Mr. McKeough said the highly publicized travails of Lowen Group have
raised investor doubts about the entire industry, despite the fact that,
in his opinion, Arbor is better managed and more conservatively financed
that Loewen.
"It stands to gain a competitive advantage from Loewen's troubles,"
he said.
Mr. McKeough rates Leitch Technology Corp. a "buy"
for aggressive investors. He said the maker of video ad audio equipment
stands to gain as broadcasters around the world upgrade their equipment
from the older analog technology to digital.
The stock has slipped from $40 one year ago to yesterday's close of
$17.50 on the TSE.
Other stocks on Mr. McKeough's radar screen include Prudential Steel
Ltd., Agrium Inc. and Premdor Inc.
Prudential, which is the highly volatile business of selling tubular
steel and other products to the oil and gas industry, has seen its shares
decline from $14.75 in September to $11.70 yesterday.

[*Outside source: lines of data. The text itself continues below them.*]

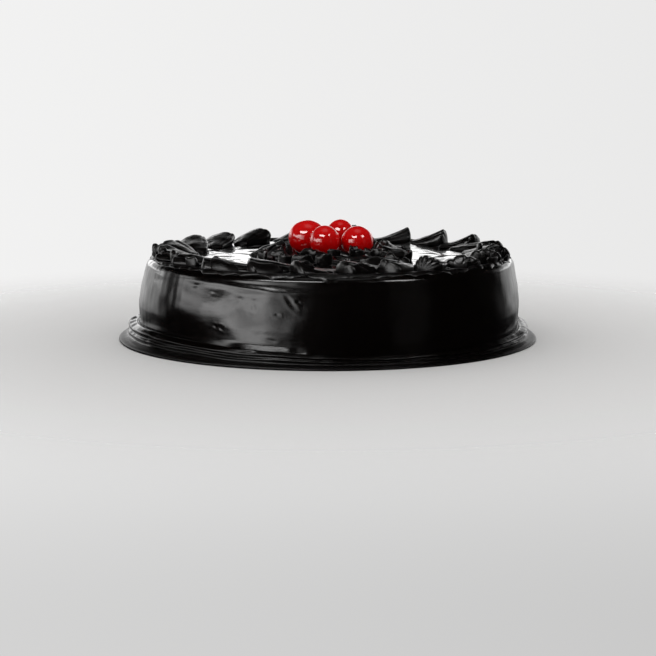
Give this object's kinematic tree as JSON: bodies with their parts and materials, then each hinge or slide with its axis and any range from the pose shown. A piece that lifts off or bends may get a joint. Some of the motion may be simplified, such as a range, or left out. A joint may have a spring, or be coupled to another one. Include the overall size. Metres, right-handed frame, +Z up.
{
  "type": "chocolate truffle cake",
  "caption": "Round chocolate truffle cake: a glossy dark ganache coat with a collar round its foot, piped swirls on the rim and in the middle, and glazed cherries on top.",
  "frame": {"origin": "middle of the cake's flat base", "axes": "+Z up through the cherries, -Y towards the front that the picture shows, +X to its right"},
  "size_m": [0.2196, 0.2126, 0.0615],
  "materials": {
    "dark_ganache": "smooth glossy dark chocolate ganache, spread by hand",
    "piped_truffle_cream": "satin dark truffle cream, piped through a star nozzle",
    "glazed_cherry": "bright red glazed cherry with a wet, clear shine"
  },
  "bodies": {
    "root": {"border_swirl_01": "piped_truffle_cream", "border_swirl_02": "piped_truffle_cream", "border_swirl_03": "piped_truffle_cream", "border_swirl_04": "piped_truffle_cream", "border_swirl_05": "piped_truffle_cream", "border_swirl_06": "piped_truffle_cream", "border_swirl_07": "piped_truffle_cream", "border_swirl_08": "piped_truffle_cream", "border_swirl_09": "piped_truffle_cream", "border_swirl_10": "piped_truffle_cream", "border_swirl_11": "piped_truffle_cream", "border_swirl_12": "piped_truffle_cream", "border_swirl_13": "piped_truffle_cream", "border_swirl_14": "piped_truffle_cream", "border_swirl_15": "piped_truffle_cream", "border_swirl_16": "piped_truffle_cream", "border_swirl_17": "piped_truffle_cream", "border_swirl_18": "piped_truffle_cream", "border_swirl_19": "piped_truffle_cream", "border_swirl_20": "piped_truffle_cream", "border_swirl_21": "piped_truffle_cream", "border_swirl_22": "piped_truffle_cream", "cake_body": "dark_ganache", "centre_swirl_01": "piped_truffle_cream", "centre_swirl_02": "piped_truffle_cream", "centre_swirl_03": "piped_truffle_cream", "centre_swirl_04": "piped_truffle_cream", "centre_swirl_05": "piped_truffle_cream", "centre_swirl_06": "piped_truffle_cream", "centre_swirl_07": "piped_truffle_cream", "centre_swirl_08": "piped_truffle_cream", "centre_swirl_09": "piped_truffle_cream", "centre_swirl_10": "piped_truffle_cream", "centre_swirl_11": "piped_truffle_cream", "cherry_back": "glazed_cherry", "cherry_front": "glazed_cherry", "cherry_left": "glazed_cherry", "cherry_right": "glazed_cherry"}
  },
  "joints": []
}
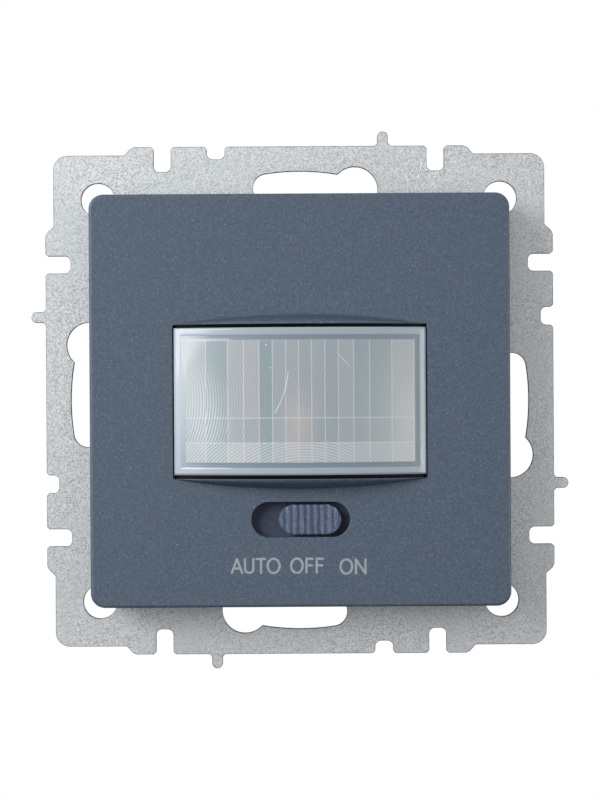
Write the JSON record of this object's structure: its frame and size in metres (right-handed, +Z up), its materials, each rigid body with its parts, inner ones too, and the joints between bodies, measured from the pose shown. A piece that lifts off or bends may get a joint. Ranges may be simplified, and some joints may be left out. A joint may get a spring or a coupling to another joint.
{
  "type": "motion sensor light switch",
  "caption": "Flush-mounted wall switch with a motion sensor behind a bowed lens, a three-position slider and a steel support plate.",
  "frame": {"origin": "middle of the support plate, on its rear face, which lies on the wall", "axes": "+X to the right as seen from the room, +Y into the wall, +Z up"},
  "size_m": [0.075, 0.0394, 0.075],
  "materials": {
    "galvanised_steel": "zinc-plated sheet, fine grain, satin",
    "cover_plastic": "moulded, slate blue-grey with a fine metallic fleck",
    "lens_plastic": "milky polyethylene, moulded with fine Fresnel rings",
    "frame_plastic": "black moulded",
    "chassis_plastic": "white moulded",
    "housing_plastic": "dark grey moulded, fine grain",
    "screw_steel": "zinc-plated",
    "circuit_board": "glass-fibre laminate with solder resist",
    "sensor_can": "nickel-plated steel",
    "sensor_window": "coated silicon filter",
    "clear_resin": "clear epoxy",
    "red_resin": "red epoxy",
    "switch_metal": "tinned sheet",
    "black_plastic": "moulded epoxy",
    "trimmer_plastic": "blue moulded",
    "dial_plastic": "ivory moulded",
    "relay_plastic": "blue moulded",
    "capacitor_sleeve": "shrunk sleeve",
    "film_plastic": "yellow moulded",
    "varistor_coat": "dipped blue epoxy",
    "resistor_coat": "flameproof lacquer",
    "terminal_plastic": "light grey moulded",
    "clamp_brass": "nickel-free brass"
  },
  "bodies": {
    "base": {"support_plate": "galvanised_steel", "front_cover": "cover_plastic", "fresnel_lens": "lens_plastic", "inner_frame": "frame_plastic", "slide_switch_body": "switch_metal", "slide_switch_pins": "switch_metal", "chassis": "chassis_plastic", "chassis_screws": "screw_steel", "rear_housing": "housing_plastic", "housing_screws": "screw_steel", "sensor_board": "circuit_board", "power_board": "circuit_board", "pir_sensor": "sensor_can", "pir_window": "sensor_window", "light_sensor": "clear_resin", "indicator_led": "red_resin", "time_trimmer_body": "trimmer_plastic", "lux_trimmer_body": "trimmer_plastic", "control_chip": "black_plastic", "board_header": "black_plastic", "relay": "relay_plastic", "electrolytic_capacitor": "capacitor_sleeve", "film_capacitor": "film_plastic", "varistor": "varistor_coat", "fusible_resistor": "resistor_coat", "rectifier_diodes": "black_plastic", "driver_transistor": "black_plastic", "terminal_block": "terminal_plastic", "terminal_clamps": "clamp_brass", "terminal_screws": "screw_steel"},
    "slider": {"slider_knob": "cover_plastic", "slide_switch_lever": "black_plastic"},
    "time_dial": {"time_trimmer_dial": "dial_plastic"},
    "lux_dial": {"lux_trimmer_dial": "dial_plastic"}
  },
  "joints": [
    {"name": "slider_slide", "type": "slide", "parent": "base", "child": "slider", "axis": [1, 0, 0], "range_m": [-0.0033, 0.0007]},
    {"name": "time_turn", "type": "hinge", "parent": "base", "child": "time_dial", "pos_m": [-0.0095, -0.0012, 0.013], "axis": [0, -1, 0], "range_deg": [-135, 135]},
    {"name": "lux_turn", "type": "hinge", "parent": "base", "child": "lux_dial", "pos_m": [0.0095, -0.0012, 0.013], "axis": [0, -1, 0], "range_deg": [-135, 135]}
  ]
}
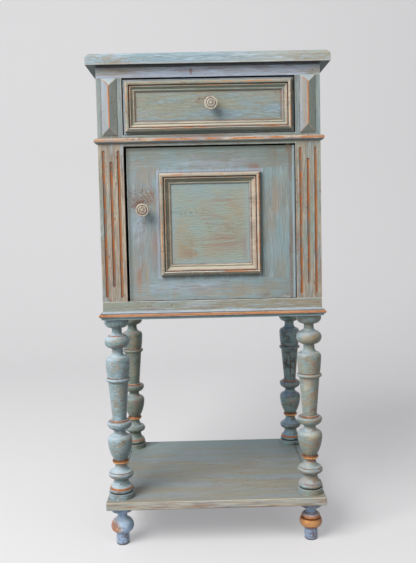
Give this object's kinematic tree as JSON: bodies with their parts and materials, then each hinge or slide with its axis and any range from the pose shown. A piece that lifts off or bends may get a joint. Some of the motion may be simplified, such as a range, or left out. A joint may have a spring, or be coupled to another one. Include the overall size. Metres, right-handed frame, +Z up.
{
  "type": "bedside cabinet",
  "caption": "Narrow painted wooden bedside cabinet: a drawer over a framed door, on tall turned legs with a shelf near the floor and turned feet.",
  "frame": {"origin": "on the floor, under the middle of the whole cabinet", "axes": "+Z up, -Y towards the front with the door and the drawer, X across the width"},
  "size_m": [0.401, 0.3386, 0.839],
  "materials": {
    "painted_wood": "brushed layered chalk paint in pale blue, sage and taupe, rubbed through at the edges",
    "painted_moulding": "layered chalk paint with copper rubbed on the crests",
    "painted_turning": "layered chalk paint with copper rings",
    "painted_knob": "cream paint with copper in the rings",
    "bare_wood": "bare pine, aged",
    "brass_leaf": "dull brass",
    "steel": "zinc-plated steel",
    "catch_plastic": "brown moulded plastic"
  },
  "bodies": {
    "carcass": {"top_board": "painted_wood", "base_board": "painted_wood", "side_panel_left": "painted_wood", "side_panel_right": "painted_wood", "face_stile_left": "painted_wood", "face_stile_right": "painted_wood", "top_rail": "painted_wood", "mid_rail": "painted_wood", "bottom_rail": "painted_wood", "facet_block_left": "painted_moulding", "facet_block_right": "painted_moulding", "mid_moulding_front": "painted_moulding", "mid_moulding_left": "painted_moulding", "mid_moulding_right": "painted_moulding", "base_moulding_front": "painted_moulding", "base_moulding_left": "painted_moulding", "base_moulding_right": "painted_moulding", "drawer_shelf": "bare_wood", "drawer_guides": "bare_wood", "drawer_kicker": "bare_wood", "back_rail": "bare_wood", "back_panel": "bare_wood", "back_panel_screws": "steel", "leg_front_left": "painted_turning", "leg_front_right": "painted_turning", "leg_rear_left": "painted_turning", "leg_rear_right": "painted_turning", "under_shelf": "painted_wood", "foot_front_left": "painted_turning", "foot_front_right": "painted_turning", "foot_rear_left": "painted_turning", "foot_rear_right": "painted_turning", "hinge_case_leaves": "brass_leaf", "hinge_case_screws": "steel", "door_catch": "catch_plastic"},
    "door": {"door_stile_hinge": "painted_wood", "door_stile_knob": "painted_wood", "door_rail_top": "painted_wood", "door_rail_bottom": "painted_wood", "door_panel": "painted_wood", "door_moulding_top": "painted_moulding", "door_moulding_bottom": "painted_moulding", "door_moulding_left": "painted_moulding", "door_moulding_right": "painted_moulding", "door_knob": "painted_knob", "door_knob_screw": "steel", "hinge_door_leaves": "brass_leaf", "hinge_door_screws": "steel", "catch_strike": "steel"},
    "drawer": {"drawer_front": "painted_wood", "drawer_side_left": "bare_wood", "drawer_side_right": "bare_wood", "drawer_back": "bare_wood", "drawer_bottom": "bare_wood", "drawer_moulding_top": "painted_moulding", "drawer_moulding_bottom": "painted_moulding", "drawer_moulding_left": "painted_moulding", "drawer_moulding_right": "painted_moulding", "drawer_knob": "painted_knob", "drawer_knob_screw": "steel"}
  },
  "joints": [
    {"name": "door_hinge", "type": "hinge", "parent": "carcass", "child": "door", "pos_m": [0.1303, -0.1427, 0.559], "axis": [0, 0, 1], "range_deg": [0, 110]},
    {"name": "drawer_slide", "type": "slide", "parent": "carcass", "child": "drawer", "axis": [0, -1, 0], "range_m": [0, 0.22]}
  ]
}
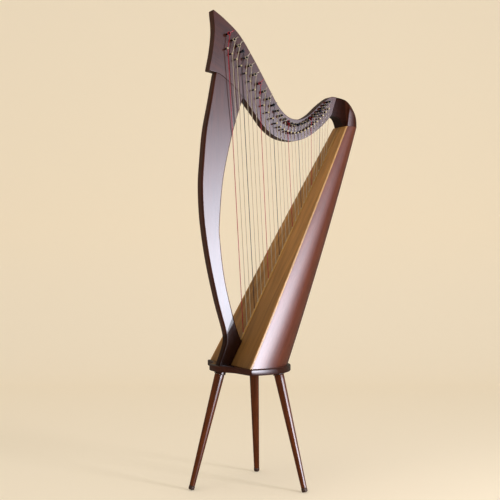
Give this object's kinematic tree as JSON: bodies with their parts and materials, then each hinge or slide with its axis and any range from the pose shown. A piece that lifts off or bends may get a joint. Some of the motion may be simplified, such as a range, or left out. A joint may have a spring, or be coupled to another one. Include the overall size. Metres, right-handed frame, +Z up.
{
  "type": "folk harp on a three-legged stand",
  "caption": "Small lever-less folk harp: carved neck and curved pillar, half-round tapered soundbox and nylon strings on turning pins, bolted to a plate on splayed screw-in legs.",
  "frame": {"origin": "middle of the bottom of the bounding box, on the floor", "axes": "+Z up; +X from the pillar to the back of the soundbox; the strings run on the -Y side of the neck"},
  "size_m": [0.5384, 0.3364, 1.3595],
  "materials": {
    "stained_frame": "dark mahogany stain under gloss lacquer",
    "shell": "red-brown mahogany veneer under gloss lacquer",
    "soundboard": "straight-grained softwood under satin lacquer",
    "banding": "pale hardwood strip",
    "raw_wood": "bare softwood",
    "strings": "nylon strings, blackened bridge pins with bright grooved ends",
    "pin_steel": "blackened steel",
    "screw_steel": "zinc plated",
    "plate": "dark stain under gloss lacquer",
    "legs": "red-brown stain under gloss lacquer",
    "rubber": "matt black"
  },
  "bodies": {
    "harp": {"base_block": "raw_wood", "brace_lower": "raw_wood", "brace_upper": "raw_wood", "edge_trim_left": "banding", "edge_trim_right": "banding", "inner_rib": "raw_wood", "leg_pad_front": "plate", "leg_pad_left": "plate", "leg_pad_right": "plate", "lining_left": "raw_wood", "lining_right": "raw_wood", "neck": "stained_frame", "neck_dowel": "raw_wood", "pillar": "stained_frame", "pillar_screw": "screw_steel", "shoulder_block": "stained_frame", "soundboard": "soundboard", "soundbox_shell": "shell", "stand_bolt_left": "screw_steel", "stand_bolt_right": "screw_steel", "stand_plate": "plate", "strings_on_rib": "strings", "top_block": "raw_wood"},
    "pin_01": {"tuning_pin_01": "pin_steel"},
    "pin_02": {"tuning_pin_02": "pin_steel"},
    "pin_03": {"tuning_pin_03": "pin_steel"},
    "pin_04": {"tuning_pin_04": "pin_steel"},
    "pin_05": {"tuning_pin_05": "pin_steel"},
    "pin_06": {"tuning_pin_06": "pin_steel"},
    "pin_07": {"tuning_pin_07": "pin_steel"},
    "pin_08": {"tuning_pin_08": "pin_steel"},
    "pin_09": {"tuning_pin_09": "pin_steel"},
    "pin_10": {"tuning_pin_10": "pin_steel"},
    "pin_11": {"tuning_pin_11": "pin_steel"},
    "pin_12": {"tuning_pin_12": "pin_steel"},
    "pin_13": {"tuning_pin_13": "pin_steel"},
    "pin_14": {"tuning_pin_14": "pin_steel"},
    "pin_15": {"tuning_pin_15": "pin_steel"},
    "pin_16": {"tuning_pin_16": "pin_steel"},
    "pin_17": {"tuning_pin_17": "pin_steel"},
    "pin_18": {"tuning_pin_18": "pin_steel"},
    "pin_19": {"tuning_pin_19": "pin_steel"},
    "pin_20": {"tuning_pin_20": "pin_steel"},
    "pin_21": {"tuning_pin_21": "pin_steel"},
    "pin_22": {"tuning_pin_22": "pin_steel"},
    "pin_23": {"tuning_pin_23": "pin_steel"},
    "pin_24": {"tuning_pin_24": "pin_steel"},
    "pin_25": {"tuning_pin_25": "pin_steel"},
    "pin_26": {"tuning_pin_26": "pin_steel"},
    "pin_27": {"tuning_pin_27": "pin_steel"},
    "pin_28": {"tuning_pin_28": "pin_steel"},
    "leg_front_turned": {"leg_front": "legs", "leg_stud_front": "screw_steel", "foot_tip_front": "rubber"},
    "leg_left_turned": {"leg_left": "legs", "leg_stud_left": "screw_steel", "foot_tip_left": "rubber"},
    "leg_right_turned": {"leg_right": "legs", "leg_stud_right": "screw_steel", "foot_tip_right": "rubber"}
  },
  "joints": [
    {"name": "pin_01_turn", "type": "hinge", "parent": "harp", "child": "pin_01", "pos_m": [-0.15828, 0, 1.2923], "axis": [0, 1, 0], "continuous": true},
    {"name": "pin_02_turn", "type": "hinge", "parent": "harp", "child": "pin_02", "pos_m": [-0.14223, 0, 1.27626], "axis": [0, 1, 0], "continuous": true},
    {"name": "pin_03_turn", "type": "hinge", "parent": "harp", "child": "pin_03", "pos_m": [-0.12748, 0, 1.26031], "axis": [0, 1, 0], "continuous": true},
    {"name": "pin_04_turn", "type": "hinge", "parent": "harp", "child": "pin_04", "pos_m": [-0.11547, 0, 1.24502], "axis": [0, 1, 0], "continuous": true},
    {"name": "pin_05_turn", "type": "hinge", "parent": "harp", "child": "pin_05", "pos_m": [-0.10396, 0, 1.22768], "axis": [0, 1, 0], "continuous": true},
    {"name": "pin_06_turn", "type": "hinge", "parent": "harp", "child": "pin_06", "pos_m": [-0.09112, 0, 1.20627], "axis": [0, 1, 0], "continuous": true},
    {"name": "pin_07_turn", "type": "hinge", "parent": "harp", "child": "pin_07", "pos_m": [-0.07677, 0, 1.1816], "axis": [0, 1, 0], "continuous": true},
    {"name": "pin_08_turn", "type": "hinge", "parent": "harp", "child": "pin_08", "pos_m": [-0.06183, 0, 1.157], "axis": [0, 1, 0], "continuous": true},
    {"name": "pin_09_turn", "type": "hinge", "parent": "harp", "child": "pin_09", "pos_m": [-0.04678, 0, 1.13477], "axis": [0, 1, 0], "continuous": true},
    {"name": "pin_10_turn", "type": "hinge", "parent": "harp", "child": "pin_10", "pos_m": [-0.03199, 0, 1.1146], "axis": [0, 1, 0], "continuous": true},
    {"name": "pin_11_turn", "type": "hinge", "parent": "harp", "child": "pin_11", "pos_m": [-0.01789, 0, 1.09672], "axis": [0, 1, 0], "continuous": true},
    {"name": "pin_12_turn", "type": "hinge", "parent": "harp", "child": "pin_12", "pos_m": [-0.00478, 0, 1.081], "axis": [0, 1, 0], "continuous": true},
    {"name": "pin_13_turn", "type": "hinge", "parent": "harp", "child": "pin_13", "pos_m": [0.00746, 0, 1.06779], "axis": [0, 1, 0], "continuous": true},
    {"name": "pin_14_turn", "type": "hinge", "parent": "harp", "child": "pin_14", "pos_m": [0.01893, 0, 1.05789], "axis": [0, 1, 0], "continuous": true},
    {"name": "pin_15_turn", "type": "hinge", "parent": "harp", "child": "pin_15", "pos_m": [0.03008, 0, 1.05089], "axis": [0, 1, 0], "continuous": true},
    {"name": "pin_16_turn", "type": "hinge", "parent": "harp", "child": "pin_16", "pos_m": [0.041, 0, 1.04629], "axis": [0, 1, 0], "continuous": true},
    {"name": "pin_17_turn", "type": "hinge", "parent": "harp", "child": "pin_17", "pos_m": [0.05166, 0, 1.04387], "axis": [0, 1, 0], "continuous": true},
    {"name": "pin_18_turn", "type": "hinge", "parent": "harp", "child": "pin_18", "pos_m": [0.06215, 0, 1.04366], "axis": [0, 1, 0], "continuous": true},
    {"name": "pin_19_turn", "type": "hinge", "parent": "harp", "child": "pin_19", "pos_m": [0.07254, 0, 1.04596], "axis": [0, 1, 0], "continuous": true},
    {"name": "pin_20_turn", "type": "hinge", "parent": "harp", "child": "pin_20", "pos_m": [0.08288, 0, 1.05021], "axis": [0, 1, 0], "continuous": true},
    {"name": "pin_21_turn", "type": "hinge", "parent": "harp", "child": "pin_21", "pos_m": [0.09321, 0, 1.05577], "axis": [0, 1, 0], "continuous": true},
    {"name": "pin_22_turn", "type": "hinge", "parent": "harp", "child": "pin_22", "pos_m": [0.10349, 0, 1.06247], "axis": [0, 1, 0], "continuous": true},
    {"name": "pin_23_turn", "type": "hinge", "parent": "harp", "child": "pin_23", "pos_m": [0.1137, 0, 1.06993], "axis": [0, 1, 0], "continuous": true},
    {"name": "pin_24_turn", "type": "hinge", "parent": "harp", "child": "pin_24", "pos_m": [0.12387, 0, 1.07795], "axis": [0, 1, 0], "continuous": true},
    {"name": "pin_25_turn", "type": "hinge", "parent": "harp", "child": "pin_25", "pos_m": [0.134, 0, 1.08676], "axis": [0, 1, 0], "continuous": true},
    {"name": "pin_26_turn", "type": "hinge", "parent": "harp", "child": "pin_26", "pos_m": [0.14413, 0, 1.09633], "axis": [0, 1, 0], "continuous": true},
    {"name": "pin_27_turn", "type": "hinge", "parent": "harp", "child": "pin_27", "pos_m": [0.15426, 0, 1.10622], "axis": [0, 1, 0], "continuous": true},
    {"name": "pin_28_turn", "type": "hinge", "parent": "harp", "child": "pin_28", "pos_m": [0.16441, 0, 1.11604], "axis": [0, 1, 0], "continuous": true},
    {"name": "leg_front_unscrew", "type": "hinge", "parent": "harp", "child": "leg_front_turned", "pos_m": [-0.17155, 0, 0.3325], "axis": [-0.2622, 0, -0.965], "range_deg": [0, 720]},
    {"name": "leg_left_unscrew", "type": "hinge", "parent": "harp", "child": "leg_left_turned", "pos_m": [-0.0283, -0.08271, 0.3325], "axis": [0.1311, -0.2271, -0.965], "range_deg": [0, 720]},
    {"name": "leg_right_unscrew", "type": "hinge", "parent": "harp", "child": "leg_right_turned", "pos_m": [-0.0283, 0.08271, 0.3325], "axis": [0.1311, 0.2271, -0.965], "range_deg": [0, 720]}
  ]
}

Agrium's stock has dipped to $12.05 yesterday on the TSE from $15.75
in August as the fertilizer giant struggled with rising prices for the
natural gas it uses in the production of fertilizer. When gas prices
rise, Agrium has to raise its prices, which in turn leads to a drop
in demand.
Shares of Premdor have fallen from $18.50 in May to $12.85 on the TSE
yesterday. Mr. McKeough said investors may fear that Premdor, which
makes door, will suffer froma housing slowdown.
Mr. Gallander at Contra The Heard is looking at Aur Resources,
a mining play with a lot of cash.
"It's
one of the cleanest balance sheets you'll find in that industry,"
Mr. Gallander said.
The
stock, which closed at $2.23 on the TSE yesterday, changed hands at
prices as high as $3.47 in September.
Mr. Gallander also likes Miramar Mining Corp. for investors who
can stomach a speculative buy. The stock has slipped to 71 cents at
yesterday's close from $1.50 one year ago.
One U.S. stock that has caught Mr. Gallander's attention is Bethlehem
Steel, which has fallen to $6.81 (U.S.) at yesterday's finish on
the New York Stock Exchange from $10.93 in April.
"They've been hit reall, really badly," Mr. Gallander said.
He adds that food distributor Fleming Cos. Inc., which was a
$30 stock at one time, was hurt by tax-loss selling last year. The shares
have lost another 10 percent in 1999 to close yesterday at $10.43.
On the flip side, investors who want to participate in the seasonal
selling should keep in mind that it takes three days to settle a stock
trade and several trading days will be lost at the end of the year because
of statutory holidays. Ernst & Young says the final day for tax-loss
selling in 1999 will be Dec. 24.
Revenue Canada's rules of tax-loss selling demand that you not repurchase
the security for 30 days. If you do, the sale will be deemed "superficial"
and disallowed.
Also, the rules say that even if the tax loss is not utilized to offset
capital gains this year, it can be carried back three years to offset
capital gains that have already been reported.